His feminist core Gulzar also wrote strong women characters for films like Namkeen and Ijaazat . The feminist side of him is evident in Baaghbaan . Tagore, when asked once about why he wrote, is said to have attributed his poetic impulses to the virahani naari (a lonely woman with unrequited love) that resides in his heart, the lady who makes him narrate tales of longing and separation. Through the poems for Baaghbaan , it is the virahani naari in Tagore’s own heart that cries out in anguish. If the voice in Nindiya Chor seems to have filtered through Gulzar’s own Kitaab , Baaghbaan looks like an adaptation of Lekin , a movie that had its roots in Tagore’s own Kshudhita Pashan . “I wanted to capture Tagore’s original voice, the voice that found expression only in Bangla and that was not replicated in the English translations,” says Gulzar.
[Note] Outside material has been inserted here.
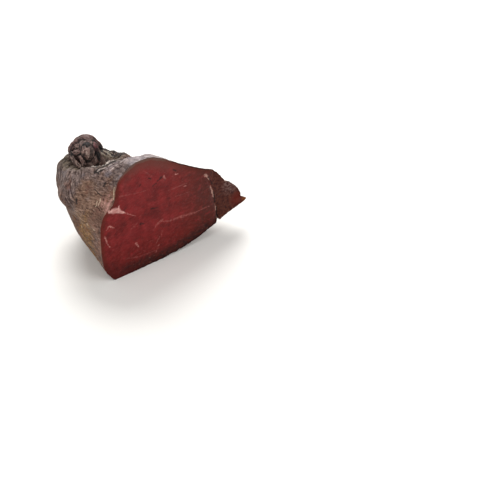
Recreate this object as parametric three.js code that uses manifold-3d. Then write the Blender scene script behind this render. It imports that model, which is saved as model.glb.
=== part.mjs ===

In one of his most personal poems, Gulzar called himself an insignificant piece of clay whom no one at home wanted when he was a child (“ Bemaani si cheez tha vo, mitti ka banaa, bhatti mein pakaa ”), and who ran away in search of meaning. This search for meaning was kept alive in him through his involvement with the Progressive Writers’ Association, with Bengali filmmakers, and through his reading of Bengali poets like Tagore, Sarat Chandra Chattopadhyay and Jibanananda Das. It is this desire to find meaning, a certain restlessness to recreate the works of these greats, and a sense of wonder that keep him going.